In the smoother branches, licensed childcare lands around the low-C$500s to roughly C$700 a month. In the squeeze branch, costs can stay closer to the mid-C$1,000s before easing once school starts. After that, after-school care and camps still keep some pressure on the budget for a few more years.
Personalize it
When you open the scenario, pick the closest path, then adjust these first:
- Childcare reality: adjust childcare costs and timing to match your actual fees and the month your child starts school.
- Housing step-ups: if you expect a move (or a lease reset), count the higher rent explicitly so you can see the tradeoff against investing.
- Down payment timing: move the "Home down payment" and "Closing costs" dates forward/backward to match your real runway.
- Retirement picture: adjust the retirement budget and public-pension assumptions to match your own housing plan, healthcare costs, and likely Canadian pension history.
If you want help adjusting recurring costs, one-off events, or income changes, start with this guide: Working with financial entries.
Canada-specific notes
- CCB is real but eligibility-sensitive: this pack does not treat Canada Child Benefit as a baseline income stream for this higher-income band.
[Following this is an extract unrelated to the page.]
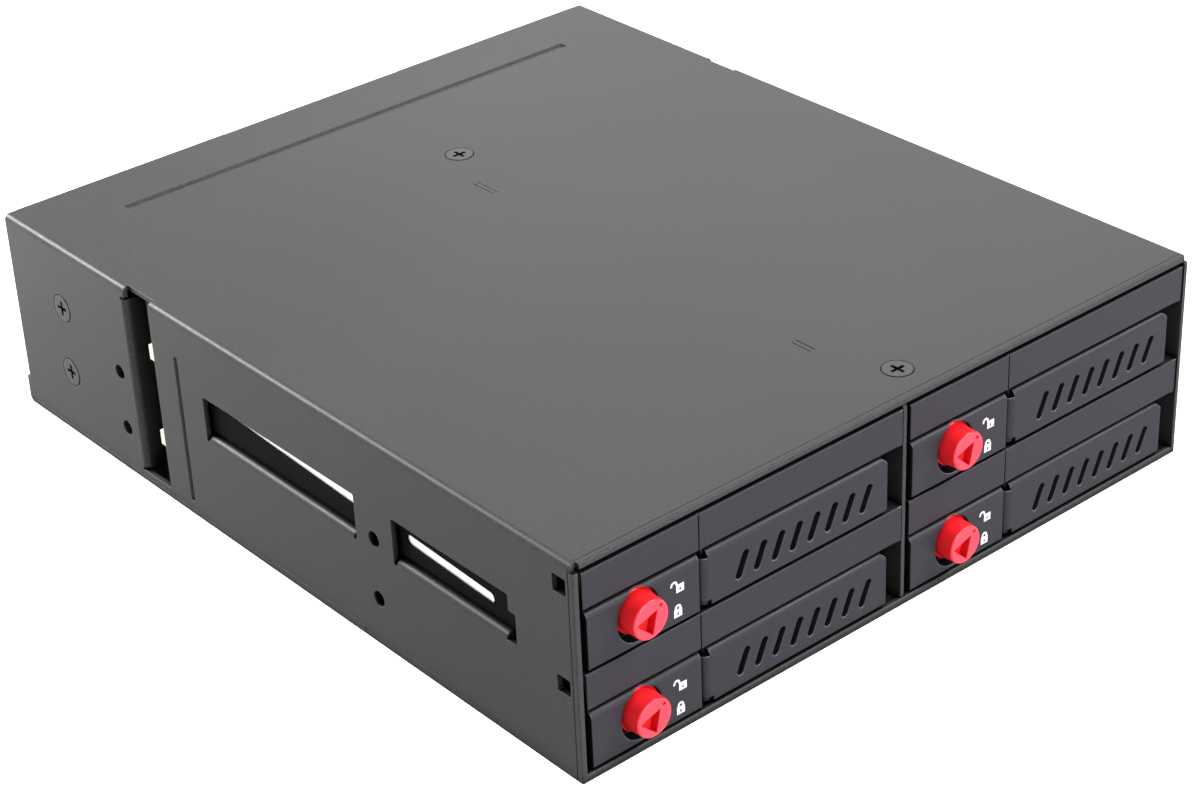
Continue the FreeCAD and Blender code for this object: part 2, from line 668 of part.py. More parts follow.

If you expect a meaningful amount, reflect it conservatively when you personalise the scenario.
- FHSA / RRSP / TFSA sequencing: for first-home goals, FHSA is structurally attractive when eligible; RRSP can help at higher marginal tax rates but HBP withdrawals add future repayment drag; TFSA remains the most flexible shock absorber for newcomer uncertainty.
- OAS is often partial: if you arrive in Canada in your 30s, you may not reach 40 years of residency by 65, so treat full OAS as a stretch unless you verify your situation.
This scenario is an educational planning example, not personal financial advice. It simplifies taxes, benefits, housing, and childcare rules so you can stress-test tradeoffs before making real decisions.